★★ out of four stars

Unrated; mature themes. In Japanese and French, subtitled.

Theater: Lagoon.

Adamantly bizarre, "Tokyo!" operates in terms of myths, folk tales and legends, not literal-minded fiction. The three directors (France's Michel Gondry and Leos Carax and South Korea's Bong Joon-Ho) reject the gravitational pull of realism. That edgy, futuristic city seems to have stoked their imaginations to the boiling point. They flirt with free-form plots, apocalyptic themes straight out of the science fiction playbook and key ingredients from horror films. The Tokyo they show us could border Middle-earth, Dune and Hogwarts.

Gondry's curtain-raiser, "Interior Design," follows two newcomers to the city, where it's exhausting work to find an apartment or a job. Work overshadows everything. The man, an experimental filmmaker, lands a position as a gift wrapper. His girlfriend, a bit of a doormat, fears she will never find a way to become useful. Then, as in the Brothers Grimm, she transforms into something very utilitarian. Let others use you long enough, Gondry insinuates, and you cease to exist.

Next, and weirdest, is Carax's "Merde," with Tokyo baffled by a sewer-dwelling troll. Denis Lavant goes all out as Mr. Merde, whose scarlet hair, asymmetrical beard and grass-green suit suggest a crazed leprechaun. He emerges from a manhole, eats flowers and wads of cash, steals people's cigarettes, and generally upsets the social order. He becomes a media sensation but pushes his provocations too far. Finding a cache of World War II hand grenades underground, he begins throwing them at random. Merde is captured, leading to a courtroom scene where he and his lawyer communicate in gibberish. The nonsense dialogue is never translated, the scene lasts far too long and the finale is a massive anticlimax. "Merde" is right.

Boon's finale, "Shaking Tokyo," makes the overcrowded city a study in isolation and loneliness. A voluntary hermit (Teruyuki Kagawa), living in a fastidiously tidy apartment, glances into the eyes of the pizza delivery girl and falls in love, an event with metaphysically earthshaking repercussions. The tight little story is told with virtuoso camera work, understated performances and heart. Overall, "Tokyo!" is two-thirds of a good movie.



★ out of four stars

Rating: R for strong sexual content, nudity, drug use, pervasive language and some disturbing images.

Theater: Eagan 16.

Like bad drug flashbacks, Bret Easton Ellis just won't go away. The "American Psycho" novelist's designer decadence is as dated as a Boy George album, yet here comes "The Informers," a news flash from early-'80s L.A. notifying us that greed is bad, sex is dangerous and youth is fleeting. Shallow, pretty rich kids sleep with each other in every erotic combination. A rock star brutalizes his groupies just so he can feel something. A soulless movie executive (Billy Bob Thornton, apparently on novocaine) manipulates his fading wife (stiff Kim Basinger) and needy mistress (Winona Ryder, overcaffeinated). A beefcake actor turned drifter (Mickey Rourke) kidnaps kids off the street and sells them to yuppies for unspeakable, unspecified wickedness.
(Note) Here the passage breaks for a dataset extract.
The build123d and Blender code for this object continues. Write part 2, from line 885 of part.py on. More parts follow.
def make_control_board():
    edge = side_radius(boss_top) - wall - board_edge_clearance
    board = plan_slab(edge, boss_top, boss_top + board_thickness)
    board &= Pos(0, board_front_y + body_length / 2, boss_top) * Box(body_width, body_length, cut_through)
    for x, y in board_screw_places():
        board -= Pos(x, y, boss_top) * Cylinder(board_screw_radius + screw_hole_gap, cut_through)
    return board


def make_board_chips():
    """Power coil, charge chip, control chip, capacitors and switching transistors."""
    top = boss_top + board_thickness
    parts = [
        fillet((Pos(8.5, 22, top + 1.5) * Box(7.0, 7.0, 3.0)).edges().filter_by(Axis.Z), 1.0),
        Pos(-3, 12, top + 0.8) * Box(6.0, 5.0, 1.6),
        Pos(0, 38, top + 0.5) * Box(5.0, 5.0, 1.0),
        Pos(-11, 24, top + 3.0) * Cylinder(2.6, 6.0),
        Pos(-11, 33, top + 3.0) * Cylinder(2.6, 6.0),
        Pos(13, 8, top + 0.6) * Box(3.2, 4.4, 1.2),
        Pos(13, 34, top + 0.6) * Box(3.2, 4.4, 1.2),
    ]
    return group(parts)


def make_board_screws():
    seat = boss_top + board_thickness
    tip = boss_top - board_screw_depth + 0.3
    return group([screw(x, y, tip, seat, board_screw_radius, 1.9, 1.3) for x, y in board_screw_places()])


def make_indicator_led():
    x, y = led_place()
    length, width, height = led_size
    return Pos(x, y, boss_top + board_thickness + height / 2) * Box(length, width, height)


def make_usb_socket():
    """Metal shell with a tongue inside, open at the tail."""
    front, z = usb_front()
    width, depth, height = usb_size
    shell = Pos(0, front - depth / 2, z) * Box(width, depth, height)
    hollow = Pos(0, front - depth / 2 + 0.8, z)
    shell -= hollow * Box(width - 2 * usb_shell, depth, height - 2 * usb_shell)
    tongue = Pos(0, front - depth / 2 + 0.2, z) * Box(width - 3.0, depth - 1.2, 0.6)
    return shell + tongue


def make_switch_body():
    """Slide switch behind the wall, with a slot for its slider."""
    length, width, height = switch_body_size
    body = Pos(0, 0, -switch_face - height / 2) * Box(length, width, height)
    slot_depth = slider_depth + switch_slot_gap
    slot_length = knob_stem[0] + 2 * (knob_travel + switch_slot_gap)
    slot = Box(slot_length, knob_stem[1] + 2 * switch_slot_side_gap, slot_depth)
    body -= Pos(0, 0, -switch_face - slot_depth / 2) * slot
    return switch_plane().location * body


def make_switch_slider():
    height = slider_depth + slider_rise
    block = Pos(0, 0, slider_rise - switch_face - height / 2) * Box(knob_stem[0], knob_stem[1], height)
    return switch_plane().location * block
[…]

The tone is snide, contemptuous, condescending -- TMZ with phony gravitas. Ellis' stories had more oomph before drug-crazed screwups like Britney Spears, Lindsay Lohan and Amy Winehouse became the center of the Internet news cycle. Been there, done that, been there, done that. Done.


★★ out of four stars

Rating: PG-13 for intense fight sequences, some sexuality and brief strong language.
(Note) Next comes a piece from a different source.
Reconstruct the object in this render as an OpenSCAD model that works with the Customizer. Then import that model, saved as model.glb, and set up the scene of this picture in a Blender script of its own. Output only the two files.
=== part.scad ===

"Fighting " is a misleading title for this colorful New York City character study. Yes, Channing Tatum does have some bruising fights in unsanctioned, high-stakes matches, but those episodes are only loosely grafted to the main body of the film.

Tatum is a shy, polite Southern wrestler who catches the eye of a promoter after walloping four adversaries in a street scuffle. This bottom-rung hustler, played by Terrence Howard, is given so much background biography and attention that he seems not so much the hero's foil as the displaced main protagonist. The conflict is a mechanical one. Tatum can make more money for his manager by throwing a big fight, but his obdurate pride won't allow him to lose deliberately.

The movie is a mess, but in a good way. It wanders the streets in the tatters of earlier screenplay drafts, distracted by a romantic subplot here, a colorful minor character there. That's the restless, chaotic New York I experience when I visit the city, a place where there's no organizing hub to events, but a million whirlpools of disconnected motion. Everybody's defending their sacred patch of the sidewalk; feisty Altagracia Guzman, as the ingenue's granny, seems resentful that Tatum is stealing not her beloved girl but her camera time.

The film has the scruffy lived-in texture of Scorsese's "Mean Streets," without the engrossing spiritual theme. It's all footnotes, hardly any main story, and overcompensates by jacking up the violence. The last scene, a feel-good escape to greener pastures, feels less like a conclusion than a flight from the movie's shapelessness.